HOLIDAY BOOKING METHODS: CHANGES
- Internet bookings
- Increase in low-cost airlines
- More independent bookings
- TO's have very competitive packages
- Promotions by airlines + TO's + TA's to attract tourists at last minute
- Call center-specialised staff
- Mobile/app technology (Passbook)
DIRECT AND INDIRECT JOBS IN TOURISM
DIRECT:
- Cabin crew
- Travel agent
- Tour guide
- TO customers ervice agent
- Hotel recepcionist
INDIRECT:
- Holiday insurence providers
- Printers of holiday brochures/flyers
VISIT BRITAN
- National Tourist Office responsible for promoting Britain as a tourist destination to overseas markets through marketing campaigns.

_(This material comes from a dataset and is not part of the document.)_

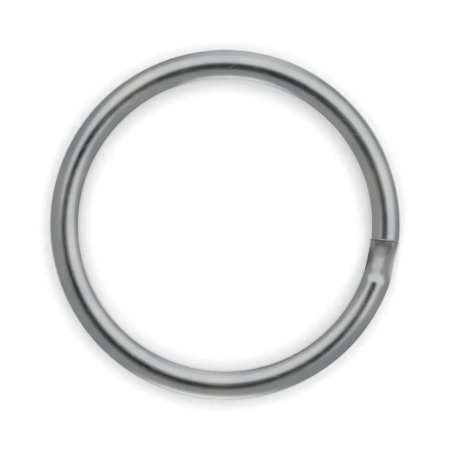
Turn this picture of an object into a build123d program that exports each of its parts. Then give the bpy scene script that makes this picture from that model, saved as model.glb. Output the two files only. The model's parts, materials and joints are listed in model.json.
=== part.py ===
from build123d import *
import os
from math import cos, pi, radians, sin

# A 25 mm split key ring: one length of rolled spring wire wound into two flat turns that lie on each
# other. The ring lies flat with its axis along +Z. The front turn is the upper one and the back turn the
# lower one. A short S-shaped crossover joins them, and each turn stops at a sheared free end beside it.
# The wire flexes along its whole length, so each turn is divided into short lengths that meet face to
# face on radial planes, where the torsion hinges stand.

# ---- driving dimensions, mm and degrees ----
ring_diameter = 25.4  # over the outside of the turns
wire_width = 2.15  # across the rolled wire, measured along a radius
wire_thickness = 1.15  # from crown to crown of one turn
crown_rise = 0.27  # height of the domed crown above its shoulders
edge_radius = 0.25  # rounded corner between the crown and the wire's side
turn_gap = 0.05  # space between the two turns at rest
free_end_angle = -5.5  # where the front turn's free end stands, anticlockwise from +X
crossover_span = 16.0  # angle taken by the S-shaped crossover
crossover_tuck = 0.07  # how far the middle of the crossover is drawn in towards the axis
end_break = 0.08  # edge break round each sheared end
lengths_per_turn = 12  # short lengths that one turn is divided into

# ---- sizes that follow ----
mean_radius = (ring_diameter - wire_width) / 2
shoulder_height = wire_thickness - 2 * crown_rise
layer_pitch = wire_thickness + turn_gap
back_level = wire_thickness / 2
front_level = back_level + layer_pitch
turn_span = 360 - crossover_span
length_span = turn_span / lengths_per_turn
crossover_start = free_end_angle + turn_span
crossover_sections = 12  # cross-sections that the crossover is lofted through


def wire_plane(angle, level, radius=mean_radius, slope=0.0):
    """The plane square to the wire at an angle round the ring: x runs outwards, z along the wire."""
    out = Vector(cos(radians(angle)), sin(radians(angle)), 0)
    along = Vector(-sin(radians(angle)), cos(radians(angle)), slope)
    return Plane(origin=out * radius + Vector(0, 0, level), x_dir=out, z_dir=along)


def crossover_plane(share):
    """The plane square to the crossover, a share of the way from the front turn to the back turn."""
    angle = crossover_start + share * crossover_span
    level = front_level - layer_pitch * (1 - cos(pi * share)) / 2
    radius = mean_radius - crossover_tuck * sin(pi * share) ** 2
    fall = layer_pitch * pi * sin(pi * share) / 2
    slope = -fall / (radius * radians(crossover_span))
    return wire_plane(angle, level, radius, slope)


# ---- the rolled wire's cross-section: flat sides, domed top and bottom, rounded corners ----
with BuildSketch() as section:
    with BuildLine():
        side = wire_width / 2
        shoulder = shoulder_height / 2
        crown = wire_thickness / 2
        Line((side, -shoulder), (side, shoulder))
        ThreePointArc((side, shoulder), (0, crown), (-side, shoulder))
        Line((-side, shoulder), (-side, -shoulder))
        ThreePointArc((-side, -shoulder), (0, -crown), (side, -shoulder))
    make_face()
    fillet(section.vertices(), edge_radius)

os.makedirs("parts", exist_ok=True)


def turn_length(label, start_angle, level, free_end=None):
    """One short length of a turn; a free end is the angle of the sheared face that is edge-broken."""
    with BuildPart() as length:
        with BuildSketch(wire_plane(start_angle, level)):
            add(section.sketch)
        revolve(axis=Axis.Z, revolution_arc=length_span)
        if free_end is not None:
            sheared_face = length.faces().sort_by_distance(wire_plane(free_end, level).origin)[0]
            chamfer(sheared_face.edges(), end_break)
    length.part.label = label
    export_step(length.part, f"parts/{label}.step")


# ---- front turn: from its free end anticlockwise to the crossover ----
turn_length("front_end", free_end_angle, front_level, free_end=free_end_angle)
for number in range(1, lengths_per_turn):
    turn_length(f"front_turn_{number:02d}", free_end_angle + number * length_span, front_level)

# ---- crossover: the same wire stepping down through an S from the upper level to the lower ----
with BuildPart() as crossover:
    for step in range(crossover_sections + 1):
        with BuildSketch(crossover_plane(step / crossover_sections)):
            add(section.sketch)
    loft()
crossover.part.label = "crossover"
export_step(crossover.part, "parts/crossover.step")

# ---- back turn: on anticlockwise under the front turn to its own free end ----
back_start = crossover_start + crossover_span
for number in range(1, lengths_per_turn):
    turn_length(f"back_turn_{number:02d}", back_start + (number - 1) * length_span, back_level)
back_end_start = back_start + (lengths_per_turn - 1) * length_span
turn_length("back_end", back_end_start, back_level, free_end=back_end_start + length_span)
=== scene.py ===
# %% [markdown]
# # A split key ring of bright nickel-plated spring wire
# A split ring is one length of rolled spring wire, wound into two flat turns that lie on each other.
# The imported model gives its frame: 25 short lengths of wire, joined by torsion hinges. Blender never
# moves them. This lesson builds the same wire again as one smooth skin, in pieces that reach across the
# hinges, and then gives it its finish.

# %% Load the frame
import json

import bpy
import numpy as np
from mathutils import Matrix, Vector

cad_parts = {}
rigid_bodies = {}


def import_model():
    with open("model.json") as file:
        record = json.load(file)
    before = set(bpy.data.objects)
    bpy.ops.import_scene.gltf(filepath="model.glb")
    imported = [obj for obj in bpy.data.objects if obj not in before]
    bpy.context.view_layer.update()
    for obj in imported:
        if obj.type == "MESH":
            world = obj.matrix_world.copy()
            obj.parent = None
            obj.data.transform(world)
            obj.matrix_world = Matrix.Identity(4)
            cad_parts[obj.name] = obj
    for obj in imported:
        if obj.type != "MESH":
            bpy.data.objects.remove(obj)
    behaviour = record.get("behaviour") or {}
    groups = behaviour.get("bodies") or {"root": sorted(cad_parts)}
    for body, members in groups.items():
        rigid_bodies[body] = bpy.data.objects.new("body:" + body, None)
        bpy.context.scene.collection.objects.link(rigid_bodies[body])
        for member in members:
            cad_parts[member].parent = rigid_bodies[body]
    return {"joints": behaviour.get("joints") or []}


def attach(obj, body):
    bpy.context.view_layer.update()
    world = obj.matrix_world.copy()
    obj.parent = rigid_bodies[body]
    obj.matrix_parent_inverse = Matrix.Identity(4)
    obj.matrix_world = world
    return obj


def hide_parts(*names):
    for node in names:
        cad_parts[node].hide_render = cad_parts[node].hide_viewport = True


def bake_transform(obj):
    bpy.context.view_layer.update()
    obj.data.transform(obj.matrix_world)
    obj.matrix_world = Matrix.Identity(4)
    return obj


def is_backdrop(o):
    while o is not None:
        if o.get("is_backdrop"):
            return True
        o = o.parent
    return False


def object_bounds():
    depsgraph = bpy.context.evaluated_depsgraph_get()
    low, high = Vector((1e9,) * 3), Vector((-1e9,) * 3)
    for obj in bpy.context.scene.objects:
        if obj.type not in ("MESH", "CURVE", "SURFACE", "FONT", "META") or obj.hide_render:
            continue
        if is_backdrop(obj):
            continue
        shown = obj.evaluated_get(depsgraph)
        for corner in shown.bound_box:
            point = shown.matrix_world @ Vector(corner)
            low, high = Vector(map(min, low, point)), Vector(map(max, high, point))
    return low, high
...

- To grow the value of the domestic market by encouraging tourists to take short and long haul breaks in Britain (working with hoteliers and airlines)
- To work in partnerships with the national and regional tourist board (northern Ireland, Scotland and Wales to built up the British Tourist Industry.
- Advise government and the In dustry on tourism issues affecting Britain global competitiveness.